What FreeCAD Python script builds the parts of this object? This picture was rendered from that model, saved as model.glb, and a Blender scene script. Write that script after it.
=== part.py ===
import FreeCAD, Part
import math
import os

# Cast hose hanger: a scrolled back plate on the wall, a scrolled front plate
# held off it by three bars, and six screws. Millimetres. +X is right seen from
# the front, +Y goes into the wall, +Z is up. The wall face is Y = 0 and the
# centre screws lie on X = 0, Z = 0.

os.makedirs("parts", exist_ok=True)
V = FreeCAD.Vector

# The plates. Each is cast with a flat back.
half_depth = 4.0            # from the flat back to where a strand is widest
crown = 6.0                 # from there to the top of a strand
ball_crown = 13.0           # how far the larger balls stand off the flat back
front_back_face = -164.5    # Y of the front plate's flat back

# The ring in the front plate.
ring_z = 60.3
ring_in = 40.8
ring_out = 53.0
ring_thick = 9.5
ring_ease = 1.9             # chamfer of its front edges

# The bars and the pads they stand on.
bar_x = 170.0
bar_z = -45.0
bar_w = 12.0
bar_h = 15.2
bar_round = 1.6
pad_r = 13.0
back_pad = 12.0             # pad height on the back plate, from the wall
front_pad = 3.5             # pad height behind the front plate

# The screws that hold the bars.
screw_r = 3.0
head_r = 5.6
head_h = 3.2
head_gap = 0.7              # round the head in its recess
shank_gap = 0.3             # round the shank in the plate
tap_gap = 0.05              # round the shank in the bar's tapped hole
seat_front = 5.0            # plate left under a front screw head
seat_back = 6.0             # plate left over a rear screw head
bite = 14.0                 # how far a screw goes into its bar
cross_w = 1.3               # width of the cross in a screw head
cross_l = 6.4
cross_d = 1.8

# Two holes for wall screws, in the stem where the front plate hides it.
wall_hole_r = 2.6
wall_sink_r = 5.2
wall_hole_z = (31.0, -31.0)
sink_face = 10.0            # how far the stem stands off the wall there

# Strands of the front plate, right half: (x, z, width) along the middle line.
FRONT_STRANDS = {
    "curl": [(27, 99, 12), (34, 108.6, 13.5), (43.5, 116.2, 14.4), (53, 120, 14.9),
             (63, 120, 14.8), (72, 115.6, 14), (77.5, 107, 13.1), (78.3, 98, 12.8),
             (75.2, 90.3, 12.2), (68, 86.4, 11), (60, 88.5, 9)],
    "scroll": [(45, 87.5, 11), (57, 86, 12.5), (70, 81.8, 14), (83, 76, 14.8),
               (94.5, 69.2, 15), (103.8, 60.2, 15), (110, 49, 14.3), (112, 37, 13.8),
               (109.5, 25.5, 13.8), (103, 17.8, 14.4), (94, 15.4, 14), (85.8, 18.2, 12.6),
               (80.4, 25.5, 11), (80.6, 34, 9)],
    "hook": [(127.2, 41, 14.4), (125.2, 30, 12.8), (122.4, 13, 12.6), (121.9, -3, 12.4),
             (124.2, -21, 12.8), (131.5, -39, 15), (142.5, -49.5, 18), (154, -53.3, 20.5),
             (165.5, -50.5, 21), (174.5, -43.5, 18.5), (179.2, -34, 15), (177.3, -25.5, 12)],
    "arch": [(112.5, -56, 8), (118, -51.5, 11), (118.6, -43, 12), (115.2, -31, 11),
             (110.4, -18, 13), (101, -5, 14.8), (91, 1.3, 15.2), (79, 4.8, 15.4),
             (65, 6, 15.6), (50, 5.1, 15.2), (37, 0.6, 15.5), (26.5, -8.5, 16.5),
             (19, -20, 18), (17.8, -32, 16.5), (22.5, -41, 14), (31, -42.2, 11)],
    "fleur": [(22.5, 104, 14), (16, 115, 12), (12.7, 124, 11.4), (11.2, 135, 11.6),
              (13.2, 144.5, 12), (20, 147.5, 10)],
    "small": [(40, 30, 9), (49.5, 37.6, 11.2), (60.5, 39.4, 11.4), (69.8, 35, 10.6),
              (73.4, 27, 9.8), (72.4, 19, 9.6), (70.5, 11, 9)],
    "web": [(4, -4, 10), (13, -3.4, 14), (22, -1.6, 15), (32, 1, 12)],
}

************

_The exercise_
Copy out the whole listing, exactly as written.

_Solution to this exercise_
What FreeCAD Python script builds the parts of this object? This picture was rendered from that model, saved as model.glb, and a Blender scene script. Write that script after it.
=== part.py ===
import FreeCAD, Part
import math
import os

# Cast hose hanger: a scrolled back plate on the wall, a scrolled front plate
# held off it by three bars, and six screws. Millimetres. +X is right seen from
# the front, +Y goes into the wall, +Z is up. The wall face is Y = 0 and the
# centre screws lie on X = 0, Z = 0.

os.makedirs("parts", exist_ok=True)
V = FreeCAD.Vector

# The plates. Each is cast with a flat back.
half_depth = 4.0            # from the flat back to where a strand is widest
crown = 6.0                 # from there to the top of a strand
ball_crown = 13.0           # how far the larger balls stand off the flat back
front_back_face = -164.5    # Y of the front plate's flat back

# The ring in the front plate.
ring_z = 60.3
ring_in = 40.8
ring_out = 53.0
ring_thick = 9.5
ring_ease = 1.9             # chamfer of its front edges

# The bars and the pads they stand on.
bar_x = 170.0
bar_z = -45.0
bar_w = 12.0
bar_h = 15.2
bar_round = 1.6
pad_r = 13.0
back_pad = 12.0             # pad height on the back plate, from the wall
front_pad = 3.5             # pad height behind the front plate

# The screws that hold the bars.
screw_r = 3.0
head_r = 5.6
head_h = 3.2
head_gap = 0.7              # round the head in its recess
shank_gap = 0.3             # round the shank in the plate
tap_gap = 0.05              # round the shank in the bar's tapped hole
seat_front = 5.0            # plate left under a front screw head
seat_back = 6.0             # plate left over a rear screw head
bite = 14.0                 # how far a screw goes into its bar
cross_w = 1.3               # width of the cross in a screw head
cross_l = 6.4
cross_d = 1.8

# Two holes for wall screws, in the stem where the front plate hides it.
wall_hole_r = 2.6
wall_sink_r = 5.2
wall_hole_z = (31.0, -31.0)
sink_face = 10.0            # how far the stem stands off the wall there

# Strands of the front plate, right half: (x, z, width) along the middle line.
FRONT_STRANDS = {
    "curl": [(27, 99, 12), (34, 108.6, 13.5), (43.5, 116.2, 14.4), (53, 120, 14.9),
             (63, 120, 14.8), (72, 115.6, 14), (77.5, 107, 13.1), (78.3, 98, 12.8),
             (75.2, 90.3, 12.2), (68, 86.4, 11), (60, 88.5, 9)],
    "scroll": [(45, 87.5, 11), (57, 86, 12.5), (70, 81.8, 14), (83, 76, 14.8),
               (94.5, 69.2, 15), (103.8, 60.2, 15), (110, 49, 14.3), (112, 37, 13.8),
               (109.5, 25.5, 13.8), (103, 17.8, 14.4), (94, 15.4, 14), (85.8, 18.2, 12.6),
               (80.4, 25.5, 11), (80.6, 34, 9)],
    "hook": [(127.2, 41, 14.4), (125.2, 30, 12.8), (122.4, 13, 12.6), (121.9, -3, 12.4),
             (124.2, -21, 12.8), (131.5, -39, 15), (142.5, -49.5, 18), (154, -53.3, 20.5),
             (165.5, -50.5, 21), (174.5, -43.5, 18.5), (179.2, -34, 15), (177.3, -25.5, 12)],
    "arch": [(112.5, -56, 8), (118, -51.5, 11), (118.6, -43, 12), (115.2, -31, 11),
             (110.4, -18, 13), (101, -5, 14.8), (91, 1.3, 15.2), (79, 4.8, 15.4),
             (65, 6, 15.6), (50, 5.1, 15.2), (37, 0.6, 15.5), (26.5, -8.5, 16.5),
             (19, -20, 18), (17.8, -32, 16.5), (22.5, -41, 14), (31, -42.2, 11)],
    "fleur": [(22.5, 104, 14), (16, 115, 12), (12.7, 124, 11.4), (11.2, 135, 11.6),
              (13.2, 144.5, 12), (20, 147.5, 10)],
    "small": [(40, 30, 9), (49.5, 37.6, 11.2), (60.5, 39.4, 11.4), (69.8, 35, 10.6),
              (73.4, 27, 9.8), (72.4, 19, 9.6), (70.5, 11, 9)],
    "web": [(4, -4, 10), (13, -3.4, 14), (22, -1.6, 15), (32, 1, 12)],
}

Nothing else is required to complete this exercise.